■ Exercise brief ■
Pick out each line of the records that includes the string "handed", and copy it.

■ Records supplied ■
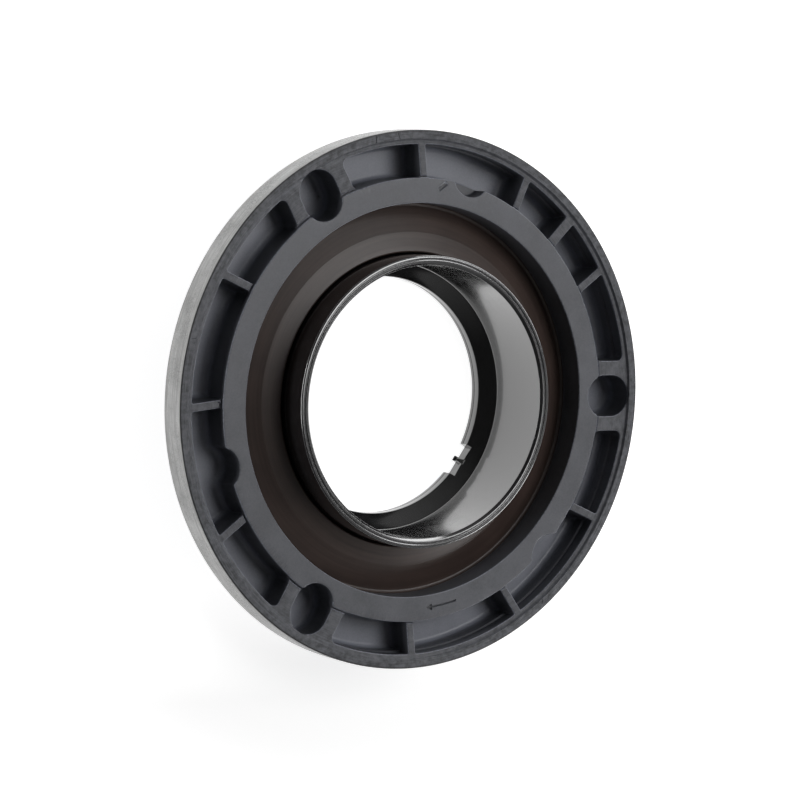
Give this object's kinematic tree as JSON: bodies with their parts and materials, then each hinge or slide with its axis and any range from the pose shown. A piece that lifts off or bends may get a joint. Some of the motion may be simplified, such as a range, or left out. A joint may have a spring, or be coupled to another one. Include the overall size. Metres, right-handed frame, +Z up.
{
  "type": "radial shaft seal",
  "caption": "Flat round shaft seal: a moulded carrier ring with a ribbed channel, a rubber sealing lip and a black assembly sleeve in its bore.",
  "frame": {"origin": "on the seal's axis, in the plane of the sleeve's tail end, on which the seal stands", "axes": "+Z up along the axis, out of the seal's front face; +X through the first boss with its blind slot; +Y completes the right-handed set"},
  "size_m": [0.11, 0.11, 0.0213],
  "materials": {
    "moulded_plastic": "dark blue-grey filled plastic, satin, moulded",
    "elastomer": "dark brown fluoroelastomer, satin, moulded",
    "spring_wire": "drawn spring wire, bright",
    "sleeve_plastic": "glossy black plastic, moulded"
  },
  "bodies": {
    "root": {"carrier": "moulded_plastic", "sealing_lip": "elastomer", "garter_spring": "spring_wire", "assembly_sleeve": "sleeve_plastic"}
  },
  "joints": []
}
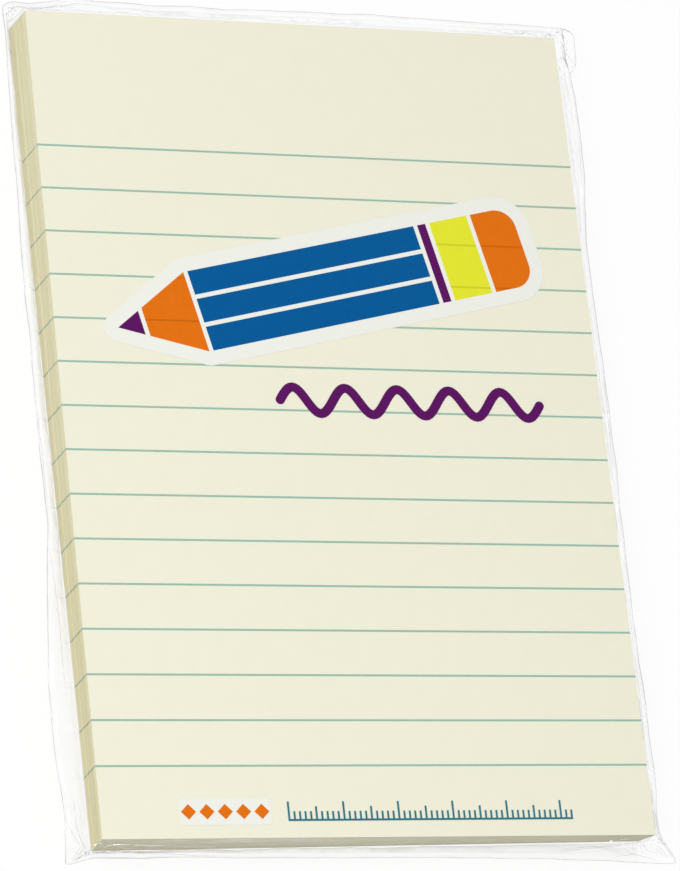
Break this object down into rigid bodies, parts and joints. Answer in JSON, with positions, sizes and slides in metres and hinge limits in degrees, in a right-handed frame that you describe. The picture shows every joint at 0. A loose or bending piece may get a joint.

■ Result of the task ■
Give this object's kinematic tree as JSON: bodies with their parts and materials, then each hinge or slide with its axis and any range from the pose shown. A piece that lifts off or bends may get a joint. Some of the motion may be simplified, such as a range, or left out. A joint may have a spring, or be coupled to another one. Include the overall size. Metres, right-handed frame, +Z up.
  "frame": {"origin": "on the seal's axis, in the plane of the sleeve's tail end, on which the seal stands", "axes": "+Z up along the axis, out of the seal's front face; +X through the first boss with its blind slot; +Y completes the right-handed set"},
Break this object down into rigid bodies, parts and joints. Answer in JSON, with positions, sizes and slides in metres and hinge limits in degrees, in a right-handed frame that you describe. The picture shows every joint at 0. A loose or bending piece may get a joint.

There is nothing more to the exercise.